MARTIN SCORSESE HAS chosen his favorite
horror movies for the Daily Beast. The list has a distinct case of the cobwebs and lace curtains. There's a couple of haunted house pics,
The Changeling and Robert Wise's
The Haunting (“You may not believe in ghosts but you cannot deny terror!”), a couple of hoary English classics,
Dead of the Night and
The Uninvited ("the tone is very delicate, and the sense of fear is woven into the setting, the gentility of the characters"), Val Newton's fusty
Isle Of The Dead, Jack Clayton's adaptation of Henry James Turn of the Screw,
The Innocents, Jacques Tourneur's
Night Of The Demon, the Barbara Hershey sex-possession pic
The Entity, plus Kubrick's
The Shining, Friedkin's
The Exorcist and Hitchcock's
Psycho.

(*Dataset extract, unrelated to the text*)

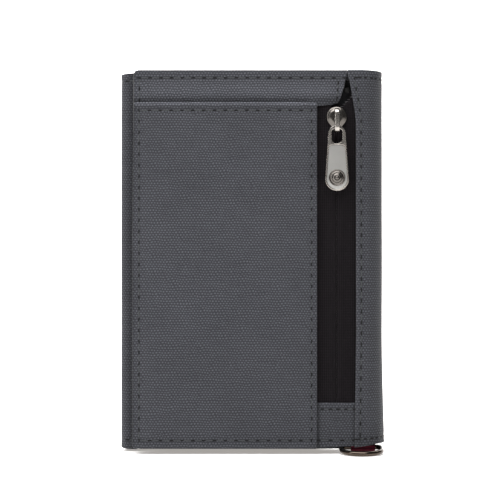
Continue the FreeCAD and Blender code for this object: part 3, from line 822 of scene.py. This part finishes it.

The British pics and haunted house stuff don't do it for me; readers of this blog will know I can be a little heartless when it comes to old horror movies. I would have included
Halloween, the purest fright-machine I know,
The Sixth Sense or
Jacob's Ladder for their emotional punch,
The Brood, which is my favorite Cronenberg, Tobe Hooper's
Texas Chainsaw Massacre,
The Omen and Philip Kaufman's
Invasion of the Bodysnatchers. No horror movie from before 1967, anyway. I can't be scared by stuff made before I was born. I can try but it just doesn't work. Same with comedy.